# Game Thread: Warriors vs. Knicks (3/28). 250 Points to Prediction Game Winner!



## halfbreed

<center> * vs.*  
*(24-45)*...................*(29-38) *
*
The Arena in Oakland
Monday March 28, 2005
7:30 PST
--------------------------------------------------------------------
*
*Probable Starters*





































Baron Davis | Jason Richardson | Mike Dunleavy | Troy Murphy | Adonal Foyle 





































Stephon Marbury | Jamal Crawford | Tim Thomas | Mike Sweetney | Kurt Thomas

*Key Matchup*








*vs. *








*Baron Davis*..........................*Stephon Marbury*
17.5...............PPG...............*21.3* 
*3.6*...............RPG...............3.0
7.0...............AST...............*8.1*
*1.58*................STL..............1.42
*0.30*................BLK..............0.07
*2.30*...............TO...............2.78
36.6%..............FG%..............*45.9%*
*32.3%*..............3P%..............32.0%
77.7%..............FT%..............*83.3%*
</center>



*Predictions Game​*

The donation limit is back on, so we can predict, but I won't be able to donate until it is re-enabled. 250 points is on the line! Same rules as always. The winner will be chosen from the following criteria, in the tiebreaker order as listed below. 
1. You must pick the winning team.
2. Point differential between the 2 teams. 
3. Closest to the winning team's score.
4. Coin toss.​


----------



## Jermaniac Fan

Warriors 104
Knicks 90


----------



## cpawfan

The Warriors are 4.5 point favorites in this game.

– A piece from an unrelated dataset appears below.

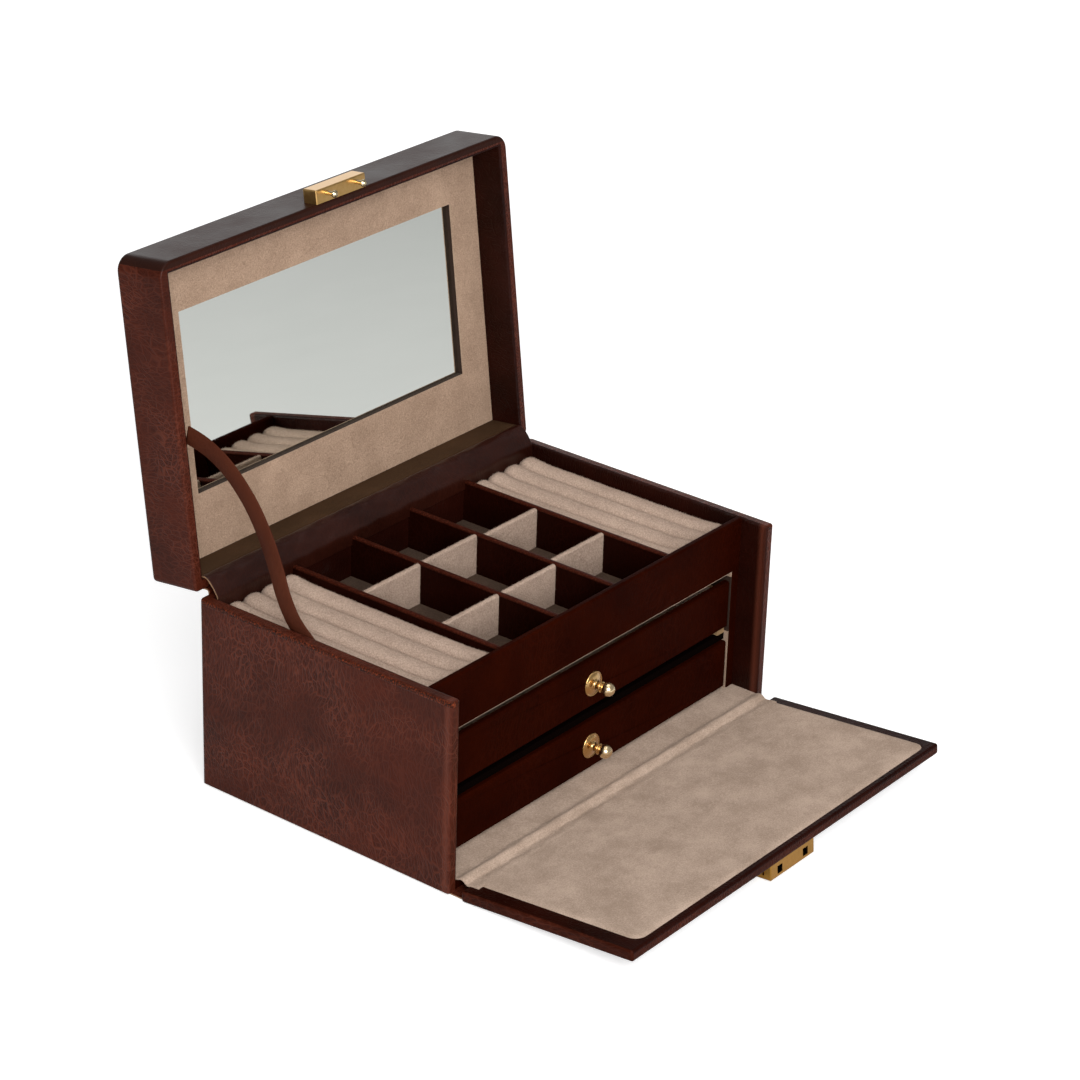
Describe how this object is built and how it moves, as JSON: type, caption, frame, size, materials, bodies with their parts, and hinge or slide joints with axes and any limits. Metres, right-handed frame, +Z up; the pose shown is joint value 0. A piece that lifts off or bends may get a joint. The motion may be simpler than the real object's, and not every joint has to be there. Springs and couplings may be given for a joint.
{
  "type": "jewellery box",
  "caption": "Leather-covered jewellery box with a mirrored lid, a drop-down front flap with a lock, a divided tray with ring rolls and two drawers.",
  "frame": {"origin": "centre of the case's underside, on the surface the box stands on", "axes": "X across the width, +Y towards the lid's hinge at the back, -Y out of the front where the flap lies, +Z up"},
  "size_m": [0.26, 0.3242, 0.2811],
  "materials": {
    "leather": "polished dark red-brown, lightly creased",
    "suede": "matt red-brown",
    "velour": "taupe short pile",
    "board": "raw fibreboard",
    "card": "raw card",
    "brass": "polished and lacquered",
    "steel": "plain",
    "mirror": "silvered"
  },
  "bodies": {
    "case": {"left_side_board": "board", "right_side_board": "board", "back_board": "board", "base_board": "board", "case_leather_cover": "leather", "underside_leather": "leather", "floor_lining": "velour", "left_bay_board": "leather", "right_bay_board": "leather", "bay_side_linings": "velour", "shelf_board": "board", "shelf_lining": "velour", "drawer_runners": "board", "tray_front_panel": "leather", "tray_floor_board": "board", "tray_underside_lining": "velour", "partition_1": "leather", "partition_2": "leather", "partition_3": "leather", "partition_4": "leather", "column_1_dividers": "velour", "column_2_dividers": "velour", "column_3_dividers": "velour", "cell_floor_linings": "velour", "left_ring_rolls": "velour", "right_ring_rolls": "velour"},
    "lid": {"lid_top_board": "board", "lid_left_board": "board", "lid_right_board": "board", "lid_front_board": "board", "lid_back_board": "board", "lid_leather_cover": "leather", "mirror_velour_panel": "velour", "mirror_packing_frame": "card", "mirror_glass": "mirror", "mirror_backing_card": "card", "catch_block": "brass", "catch_prongs": "brass", "lid_strap": "suede", "hinge_lining_leather": "leather", "hinge_spine_leather": "leather"},
    "flap": {"flap_board": "board", "flap_leather_cover": "leather", "flap_velour_pad": "velour", "lock_case": "brass", "flap_hinge_leather": "leather", "flap_hinge_velour": "velour"},
    "latch": {"latch_bar": "brass", "latch_spring": "steel"},
    "upper_drawer": {"upper_drawer_front": "leather", "upper_drawer_walls": "board", "upper_drawer_bottom": "board", "upper_drawer_lining": "velour", "upper_drawer_knob": "brass"},
    "lower_drawer": {"lower_drawer_front": "leather", "lower_drawer_walls": "board", "lower_drawer_bottom": "board", "lower_drawer_lining": "velour", "lower_drawer_knob": "brass"}
  },
  "joints": [
    {"name": "lid_hinge", "type": "hinge", "parent": "case", "child": "lid", "pos_m": [0, 0.08228, 0.1059], "axis": [-1, 0, 0], "range_deg": [-97, 0], "deforming": ["lid_strap", "hinge_lining_leather", "hinge_spine_leather"]},
    {"name": "flap_hinge", "type": "hinge", "parent": "case", "child": "flap", "pos_m": [0, -0.08657, 0.00061], "axis": [1, 0, 0], "range_deg": [-84.77, 0], "deforming": ["flap_hinge_leather", "flap_hinge_velour"]},
    {"name": "upper_drawer_slide", "type": "slide", "parent": "case", "child": "upper_drawer", "axis": [0, -1, 0], "range_m": [0, 0.11]},
    {"name": "lower_drawer_slide", "type": "slide", "parent": "case", "child": "lower_drawer", "axis": [0, -0.9981, 0.061], "range_m": [0, 0.1]},
    {"name": "latch_slide", "type": "slide", "parent": "flap", "child": "latch", "axis": [1, 0, 0], "range_m": [0, 0.0022], "stiffness_N_per_m": 300, "springref_m": -0.001, "deforming": ["latch_spring"]}
  ]
}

Bet your points at the Sportsbook


----------



## Tersk

Warriors: 14
Knicks: 8


----------



## Jermaniac Fan

Theo! said:


> Warriors: 14
> Knicks: 8


----------



## Jermaniac Fan

I bet 223 points for Warriors


----------



## bruindre

Golden State 98
New York 89


----------



## showstopper496

New York 105
Golden State 99

The Knicks have been playing with great defensive intesity lately-vs the Blazers, They beat Boston and Spurs in the same week, this is going to be a close game, but the inability of Warriors defense in going to cost them


----------



## D5

*New York Knicks:* 102
_*Golden State Warriors:*_ 110


----------



## MPK

Warriors 103
Knicks 98

I'll believe the Knicks can win on the road when I see it...


----------



## Tersk

Jermaniac Fan said:


>


What? I'm picking the Warriors to win by 6..


----------



## halfbreed

Final.

Warriors 108
Knicks 100

Baron Davis 33 points, 9 assists
Stephon Marbury 31 points, 8 assists

:banana:


----------



## halfbreed

Oh, I almost forgot, B Dizzle Predicted this game in a PM last week. 



> Golden State - New York --> 99 - 95


D5 was almost dead on with his 110-102 pick though, so he is the winner! :clap: (Hopefully they turn on donate soon again, so I can get you your points).


----------



## halfbreed

Game Recap 



> OAKLAND, Calif. (AP) -- Two-time All-Star Baron Davis has a simple nickname around the Golden State locker room.
> 
> ``He's the boss,'' said teammate Mickael Pietrus after Davis scored 33 points and handed out nine assists in the Warriors' 108-100 win over New York on Monday. ``I thought when he first came here he was going to be like some big star where you couldn't talk to him. But he's helping everybody out and making us all a better team.''
> 
> Davis scored 13 points in the third quarter, when the Warriors took control of the game for good. He also outdueled the Knicks' Stephon Marbury in a matchup of two of the NBA's top point guards.
> 
> Marbury had 31 points and eight assists, but was held in check by the combination of Davis and Derek Fisher for most of the game before scoring 15 in the fourth quarter.
> 
> Troy Murphy had his 29th double-double of the season for the Warriors with 19 points and 19 rebounds.
> 
> *Golden State has won five of its last six games and nine overall since acquiring Davis in a Feb. 24 trade from New Orleans. The Warriors had won only 16 games all season before Davis' arrival.*


Box Score


----------



## DaBruins

tremendous game by Baron, Pietrus, and Murphy. Baron really has the Warriors playing some great ball.


----------



## dk1115

what im most happy with is tht baron davis only attempted 3 threes


----------



## LuckyAC

What I'm most happy with is that he shot 12/18.


----------



## DwyaneWade4MVP

nice game of baron! 2 of 3 from downtown, what a great game!


----------



## B Dizzle

2nd great game in a row for Baron, I'm very happy he's shooting the ball well!


----------



## G-Force

Wow, nineteen boards by Murphy? He's a good looking all-around player. Nice shooting from the free throw line - that's what made the difference, at least from looking at the box score. Davis shot well and Pietrus put up 17 points from the bench. Nice win.

Its a shame that there are so many good teams and teams with great potential in the Western Conference and that only 8 can advance.

G-Force


----------